By giving children an allowance or pocket money, you can teach them how much their money is worth, and what they will be able to do with it. Depending on how much you give each child, and what their needs may be, giving cash is perhaps the best option as it gives a more visual representation of how their money can get them things they desire if they save for it.
Expose Them To Household Expenses
Another possible way to teach your children about saving money is to include them in the household expenses and monthly budget. There may be some things that you’d like to keep more private, but the sooner you expose them to how a monthly budget works, and how you as an adult save a bit each month, the easier it will be for them to follow in your footsteps.
Including children in the household expenses can be anything from showing them how much is spent on utilities, to your current household emergency fund. An even better idea would be to show them how you save up for a family trip or holiday, this way they will have a better indication of the entire process of saving for something they desire.
Use Technology To Enhance The Experience
Modern technology has made it increasingly easy to save, especially with the plethora of apps and websites that are available online. These platforms allow both adults and children to set up a monthly budget, and build up an emergency fund.
While children may be a bit more technologically inclined than their older peers, parents can use these applications to their advantage as digital tools can help enhance the entire experience.
There are loads of applications that can help calculate the time it will take to save for something when you put away a bit of money every month, and the more children have a visual representation thereof, the better they will understand the entire process.
Set Up Savings Goals For Them
Although saving money might be second nature for adults and parents, for kids it might be a bit more difficult if they do so without a goal in mind. Talk to your children about a specific item or toy they want to buy, and use this as a savings goal.
Once a person has a goal in mind, it becomes easier for them to work towards something. More mature children, those aged 13 years and older, set a financial goal early on in their pre-teens such as buying their first car or paying part of their tertiary tuition. Having a savings goal makes it easier, and children will be able to track the entire process along the way.
Open A Savings Bank Account
Although holding physical cash might be a better visual representation of money, opening a savings bank account for children can help them set up an early savings plan for when they become older.
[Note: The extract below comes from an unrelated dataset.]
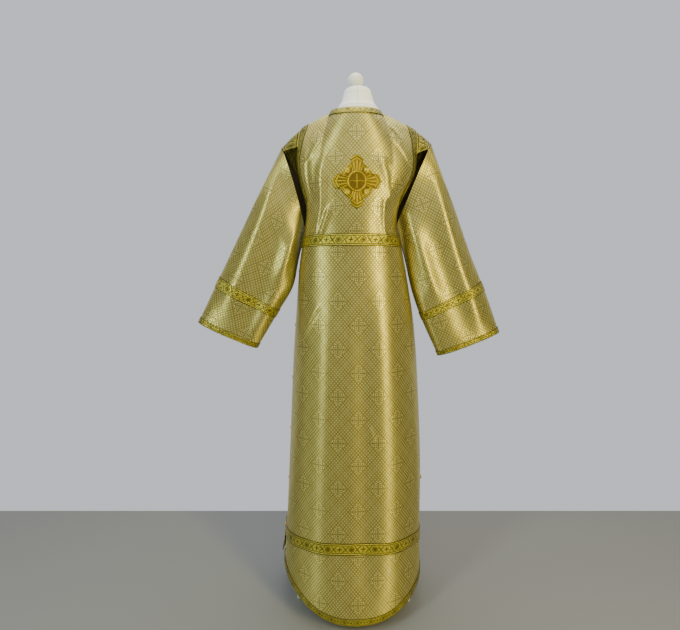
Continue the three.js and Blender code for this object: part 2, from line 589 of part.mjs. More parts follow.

Several leading banks offer savings bank accounts for children, and not only do these bank accounts give children a safe place to put their money, but it also creates a more mature understanding that their money is in a place where it can grow.
Parents can opt for interest-bearing savings accounts, which not only hold children’s money but can build interest over time. This gives adults another opportunity to teach children how money over time can grow if they decide to put it away for an extended time.
Encourage Saving Habits
Encouraging children’s saving habits might be a bit harder in the start, but it’s one of the more practical ways to teach children how their money can get them the things they want if they work smart with it.
Simple things such as telling kids that spending their money now on a simple toy will cost them a bigger purchase in the near future. Even better, if they spend their money on less valuable experiences such as eating out, they won’t be able to pay for more exciting activities such as visiting a theme park or buying tickets to a children’s concert.
There are small savings habits that we as adults do that help us get by every month, and although the scale thereof cannot be compared to that of a child, it’s important to take a look at how you make your money work for you, and translate that into something educational for your children.
Teach Them About Earning Their Own Money
Having a part-time job can be one of the most fulfilling experiences for any child, especially if they reach an age where they become more independent. Having a job as a teenager or young adult not only helps to teach them about money, but it also teaches them some critical life skills they might not pick up somewhere else.
Exposing children to how a job can help them kickstart a savings journey will foster more sustainable financial habits that will last for their entire life.
Of course, children are often disgruntled about the idea of getting a summer job or having to work over weekends when all their friends are out having fun. While this may be the case, the more you encourage them to get a job, or even take on some a bit of labor for cash, the easier it will be for them to understand the cycle through which they can earn, save and spend their cash.
The coming year will present another host of financial challenges, which many people aren’t quite prepared for. Though adults can put away a bit of cash now and again to help plump up their emergency funds, for children the situation might look a bit different.
As parents, it may not be the easiest task to teach children how to save or budget, or even use their money, but it’s become a crucial life skill many children require if they ever hope to live a financially stable life.
The best is to be involved in how children perceive money, and provide insight when needed, but most importantly, ensure that children are taught in a way that caters to their best interest, and shows them that working with money can be fun and exciting at the same time.